* **What is required**:
Below is a listing; restate from it, character for character, the lines beginning at the line holding "bpy.context.scene.collection.objects.link(empty)" and ending at the line holding "NODES[node].hide_render = NODES[node].hide_viewport", both included.

BEGIN The input

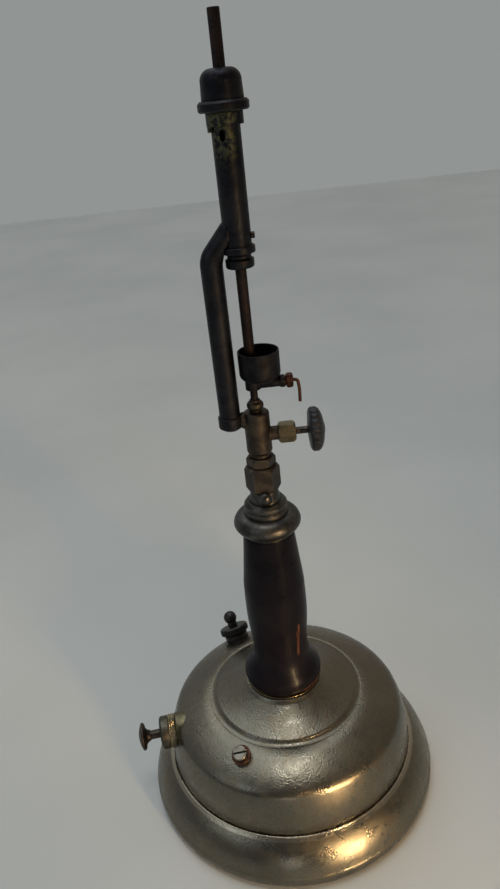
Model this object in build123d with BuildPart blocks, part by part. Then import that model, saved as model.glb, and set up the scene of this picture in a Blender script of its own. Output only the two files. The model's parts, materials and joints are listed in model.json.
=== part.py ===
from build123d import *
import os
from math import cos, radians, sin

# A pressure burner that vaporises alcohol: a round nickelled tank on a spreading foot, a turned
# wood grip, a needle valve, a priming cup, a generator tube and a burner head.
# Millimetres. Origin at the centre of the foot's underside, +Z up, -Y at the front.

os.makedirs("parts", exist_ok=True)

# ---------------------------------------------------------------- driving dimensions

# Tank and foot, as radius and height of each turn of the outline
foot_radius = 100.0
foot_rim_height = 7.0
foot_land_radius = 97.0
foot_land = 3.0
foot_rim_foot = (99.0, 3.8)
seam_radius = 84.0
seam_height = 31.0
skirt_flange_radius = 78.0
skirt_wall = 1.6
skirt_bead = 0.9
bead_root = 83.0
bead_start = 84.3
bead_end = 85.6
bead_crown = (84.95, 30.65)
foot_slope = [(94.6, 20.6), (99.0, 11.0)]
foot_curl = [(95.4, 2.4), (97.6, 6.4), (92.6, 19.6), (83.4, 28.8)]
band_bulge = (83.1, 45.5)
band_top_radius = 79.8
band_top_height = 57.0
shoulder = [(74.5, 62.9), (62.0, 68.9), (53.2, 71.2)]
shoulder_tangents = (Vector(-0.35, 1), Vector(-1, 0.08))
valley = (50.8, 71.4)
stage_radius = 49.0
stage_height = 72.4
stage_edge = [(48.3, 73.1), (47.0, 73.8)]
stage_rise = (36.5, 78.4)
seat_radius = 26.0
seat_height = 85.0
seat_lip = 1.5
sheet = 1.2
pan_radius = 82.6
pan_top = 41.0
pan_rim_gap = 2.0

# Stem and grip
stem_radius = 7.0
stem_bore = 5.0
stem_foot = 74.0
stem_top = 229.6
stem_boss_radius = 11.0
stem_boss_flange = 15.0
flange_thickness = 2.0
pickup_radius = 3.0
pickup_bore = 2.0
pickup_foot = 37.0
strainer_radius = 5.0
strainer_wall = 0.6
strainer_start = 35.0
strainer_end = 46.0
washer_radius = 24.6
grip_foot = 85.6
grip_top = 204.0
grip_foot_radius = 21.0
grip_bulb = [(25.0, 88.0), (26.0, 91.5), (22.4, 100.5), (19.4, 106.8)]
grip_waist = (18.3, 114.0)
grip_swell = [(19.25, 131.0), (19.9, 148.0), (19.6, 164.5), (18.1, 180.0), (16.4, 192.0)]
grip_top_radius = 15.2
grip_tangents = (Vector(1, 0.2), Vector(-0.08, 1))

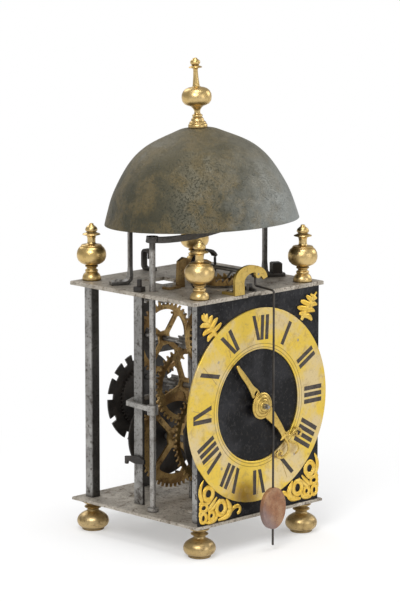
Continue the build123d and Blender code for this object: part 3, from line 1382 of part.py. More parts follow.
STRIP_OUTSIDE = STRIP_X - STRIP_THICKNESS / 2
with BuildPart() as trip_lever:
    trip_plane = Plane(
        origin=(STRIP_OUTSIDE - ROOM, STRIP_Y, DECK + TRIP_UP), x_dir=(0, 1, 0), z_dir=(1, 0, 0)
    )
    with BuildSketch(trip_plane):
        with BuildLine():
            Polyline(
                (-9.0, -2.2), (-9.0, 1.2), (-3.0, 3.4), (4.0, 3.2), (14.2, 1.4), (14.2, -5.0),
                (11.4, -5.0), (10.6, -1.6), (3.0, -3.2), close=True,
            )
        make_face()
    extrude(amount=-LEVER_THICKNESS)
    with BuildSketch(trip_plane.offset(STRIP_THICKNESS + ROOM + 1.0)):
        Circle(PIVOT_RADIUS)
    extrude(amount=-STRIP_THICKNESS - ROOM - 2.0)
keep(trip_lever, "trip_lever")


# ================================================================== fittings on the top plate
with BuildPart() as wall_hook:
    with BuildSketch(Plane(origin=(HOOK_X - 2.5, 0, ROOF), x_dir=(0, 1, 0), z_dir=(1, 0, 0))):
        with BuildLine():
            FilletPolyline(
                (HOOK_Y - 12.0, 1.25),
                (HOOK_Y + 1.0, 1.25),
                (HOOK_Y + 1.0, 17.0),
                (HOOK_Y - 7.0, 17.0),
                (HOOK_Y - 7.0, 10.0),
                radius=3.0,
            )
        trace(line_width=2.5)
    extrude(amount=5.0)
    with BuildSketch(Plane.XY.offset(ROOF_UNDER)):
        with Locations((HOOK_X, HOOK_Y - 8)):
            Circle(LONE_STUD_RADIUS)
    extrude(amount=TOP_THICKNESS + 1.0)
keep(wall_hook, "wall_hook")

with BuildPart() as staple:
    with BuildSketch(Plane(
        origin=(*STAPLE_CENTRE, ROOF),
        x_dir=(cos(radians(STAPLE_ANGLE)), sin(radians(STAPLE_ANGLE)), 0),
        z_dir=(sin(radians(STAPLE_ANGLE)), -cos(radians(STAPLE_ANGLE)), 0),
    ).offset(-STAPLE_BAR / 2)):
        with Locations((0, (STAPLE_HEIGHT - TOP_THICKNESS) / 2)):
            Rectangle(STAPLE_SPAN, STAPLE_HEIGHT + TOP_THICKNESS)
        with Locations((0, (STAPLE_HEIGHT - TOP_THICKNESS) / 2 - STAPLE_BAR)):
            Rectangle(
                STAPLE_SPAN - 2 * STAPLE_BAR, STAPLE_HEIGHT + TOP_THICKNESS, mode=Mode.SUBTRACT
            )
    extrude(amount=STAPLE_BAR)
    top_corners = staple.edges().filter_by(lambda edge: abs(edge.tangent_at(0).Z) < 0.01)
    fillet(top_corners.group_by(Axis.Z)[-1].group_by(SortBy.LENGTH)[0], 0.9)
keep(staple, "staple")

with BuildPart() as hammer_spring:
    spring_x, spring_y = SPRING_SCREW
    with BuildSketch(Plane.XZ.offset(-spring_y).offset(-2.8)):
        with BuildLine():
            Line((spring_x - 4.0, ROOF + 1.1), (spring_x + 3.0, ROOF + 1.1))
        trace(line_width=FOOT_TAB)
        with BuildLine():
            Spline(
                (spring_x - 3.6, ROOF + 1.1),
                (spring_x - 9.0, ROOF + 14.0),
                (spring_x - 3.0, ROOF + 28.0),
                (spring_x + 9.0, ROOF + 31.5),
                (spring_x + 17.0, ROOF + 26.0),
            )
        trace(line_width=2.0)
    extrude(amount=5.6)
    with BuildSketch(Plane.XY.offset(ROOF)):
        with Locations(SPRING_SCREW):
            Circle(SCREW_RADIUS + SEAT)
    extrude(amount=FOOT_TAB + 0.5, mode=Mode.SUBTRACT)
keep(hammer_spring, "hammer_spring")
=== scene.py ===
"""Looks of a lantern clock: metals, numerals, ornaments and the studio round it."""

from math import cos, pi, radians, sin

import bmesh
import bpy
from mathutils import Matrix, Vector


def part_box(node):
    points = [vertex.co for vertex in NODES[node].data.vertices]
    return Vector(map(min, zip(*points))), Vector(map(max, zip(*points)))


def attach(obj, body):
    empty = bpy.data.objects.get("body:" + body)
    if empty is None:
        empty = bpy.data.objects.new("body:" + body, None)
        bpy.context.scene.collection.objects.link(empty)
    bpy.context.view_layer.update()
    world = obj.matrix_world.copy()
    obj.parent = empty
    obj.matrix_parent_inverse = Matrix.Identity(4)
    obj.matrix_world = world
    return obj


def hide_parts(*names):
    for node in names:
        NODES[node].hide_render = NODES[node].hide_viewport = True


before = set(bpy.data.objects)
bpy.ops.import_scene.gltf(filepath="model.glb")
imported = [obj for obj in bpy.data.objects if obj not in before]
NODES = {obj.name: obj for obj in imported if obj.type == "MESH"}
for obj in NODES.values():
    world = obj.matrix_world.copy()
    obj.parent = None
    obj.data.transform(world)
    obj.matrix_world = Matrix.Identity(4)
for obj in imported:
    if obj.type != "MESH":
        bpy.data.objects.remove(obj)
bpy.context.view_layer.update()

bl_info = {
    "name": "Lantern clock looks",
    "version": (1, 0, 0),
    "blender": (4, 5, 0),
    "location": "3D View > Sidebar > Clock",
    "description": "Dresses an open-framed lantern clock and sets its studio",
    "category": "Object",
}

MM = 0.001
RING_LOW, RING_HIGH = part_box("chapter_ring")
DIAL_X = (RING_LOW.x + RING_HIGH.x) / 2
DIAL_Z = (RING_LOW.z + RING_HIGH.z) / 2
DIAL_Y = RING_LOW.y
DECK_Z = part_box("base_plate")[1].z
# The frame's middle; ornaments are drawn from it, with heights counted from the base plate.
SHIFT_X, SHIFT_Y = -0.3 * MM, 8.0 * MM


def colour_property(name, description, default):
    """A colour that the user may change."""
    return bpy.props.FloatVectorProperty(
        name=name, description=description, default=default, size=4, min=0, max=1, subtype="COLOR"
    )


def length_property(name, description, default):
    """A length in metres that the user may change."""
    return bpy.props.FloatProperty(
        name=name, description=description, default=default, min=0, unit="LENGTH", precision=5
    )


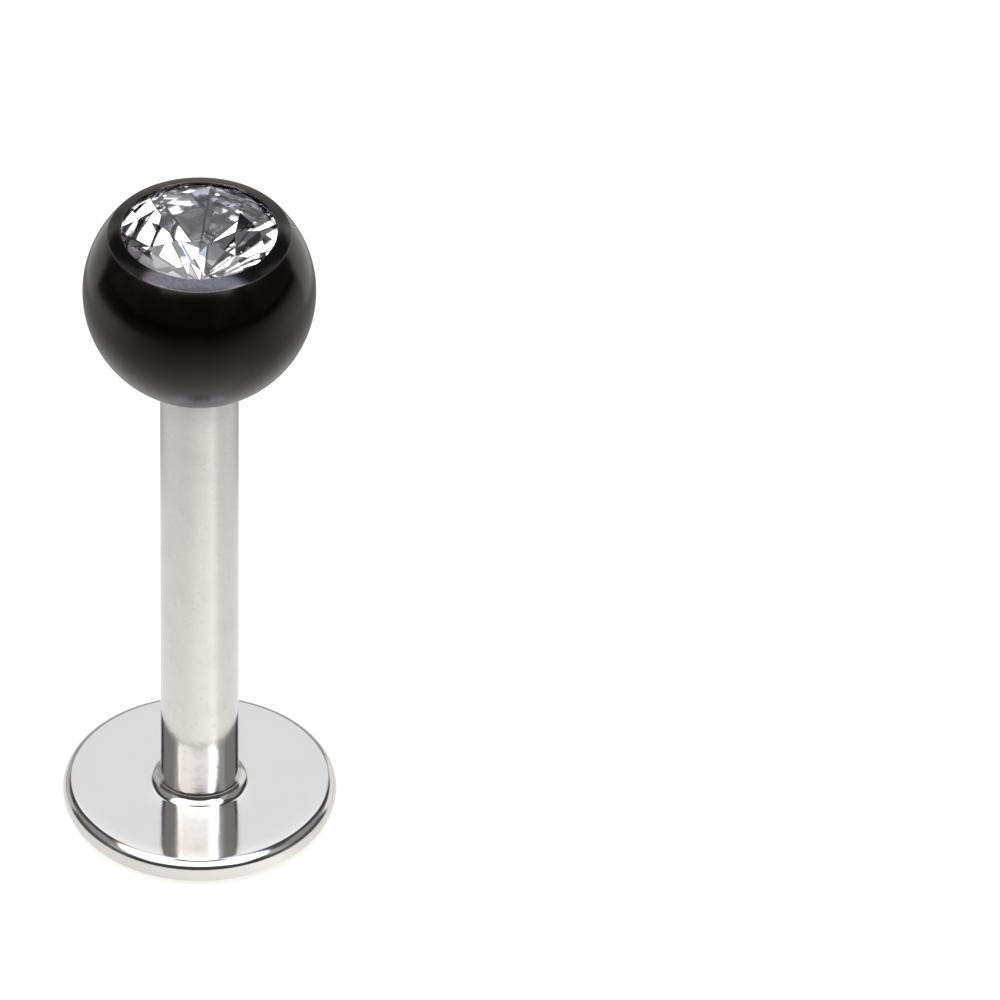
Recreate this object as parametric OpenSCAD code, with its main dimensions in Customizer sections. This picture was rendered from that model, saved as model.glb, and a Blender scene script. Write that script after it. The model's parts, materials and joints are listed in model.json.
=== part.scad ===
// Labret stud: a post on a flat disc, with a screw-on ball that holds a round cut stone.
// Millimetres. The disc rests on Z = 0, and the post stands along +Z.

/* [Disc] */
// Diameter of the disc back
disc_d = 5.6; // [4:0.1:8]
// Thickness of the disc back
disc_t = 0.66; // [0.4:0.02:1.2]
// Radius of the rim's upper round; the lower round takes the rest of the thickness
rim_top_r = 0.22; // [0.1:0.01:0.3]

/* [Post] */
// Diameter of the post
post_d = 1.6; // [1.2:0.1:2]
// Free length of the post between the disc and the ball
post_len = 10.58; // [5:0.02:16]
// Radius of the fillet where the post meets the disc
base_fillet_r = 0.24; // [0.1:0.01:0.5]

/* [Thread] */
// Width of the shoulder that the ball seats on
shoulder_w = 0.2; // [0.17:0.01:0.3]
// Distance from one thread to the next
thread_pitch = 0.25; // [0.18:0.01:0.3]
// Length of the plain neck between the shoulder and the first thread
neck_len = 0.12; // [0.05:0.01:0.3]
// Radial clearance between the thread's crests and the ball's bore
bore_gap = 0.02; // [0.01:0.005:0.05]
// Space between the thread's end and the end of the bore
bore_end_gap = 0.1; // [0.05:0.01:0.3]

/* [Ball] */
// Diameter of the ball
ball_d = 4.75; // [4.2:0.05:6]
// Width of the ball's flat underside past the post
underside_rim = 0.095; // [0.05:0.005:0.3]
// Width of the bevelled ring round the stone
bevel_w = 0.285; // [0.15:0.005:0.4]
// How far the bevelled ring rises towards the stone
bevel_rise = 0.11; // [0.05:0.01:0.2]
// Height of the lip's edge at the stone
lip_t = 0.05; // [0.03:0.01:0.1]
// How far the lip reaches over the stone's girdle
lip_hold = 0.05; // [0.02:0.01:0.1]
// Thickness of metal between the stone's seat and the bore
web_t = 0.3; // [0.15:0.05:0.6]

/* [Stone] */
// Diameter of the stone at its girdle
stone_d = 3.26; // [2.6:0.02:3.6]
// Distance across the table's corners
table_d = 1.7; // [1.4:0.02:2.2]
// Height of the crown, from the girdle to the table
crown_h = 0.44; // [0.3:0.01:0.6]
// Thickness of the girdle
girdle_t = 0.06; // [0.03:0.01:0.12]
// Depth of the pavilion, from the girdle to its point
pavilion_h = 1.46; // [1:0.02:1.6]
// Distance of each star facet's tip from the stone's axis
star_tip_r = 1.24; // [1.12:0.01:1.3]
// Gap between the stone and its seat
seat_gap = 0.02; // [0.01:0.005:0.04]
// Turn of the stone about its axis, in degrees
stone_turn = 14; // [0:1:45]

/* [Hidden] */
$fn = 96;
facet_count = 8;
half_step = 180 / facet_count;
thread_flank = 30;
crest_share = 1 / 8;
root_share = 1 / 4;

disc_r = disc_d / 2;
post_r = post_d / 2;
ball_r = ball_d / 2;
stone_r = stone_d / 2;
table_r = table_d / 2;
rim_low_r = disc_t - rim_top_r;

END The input

* **Solved exercise**:
        bpy.context.scene.collection.objects.link(empty)
    bpy.context.view_layer.update()
    world = obj.matrix_world.copy()
    obj.parent = empty
    obj.matrix_parent_inverse = Matrix.Identity(4)
    obj.matrix_world = world
    return obj


def hide_parts(*names):
    for node in names:
        NODES[node].hide_render = NODES[node].hide_viewport = True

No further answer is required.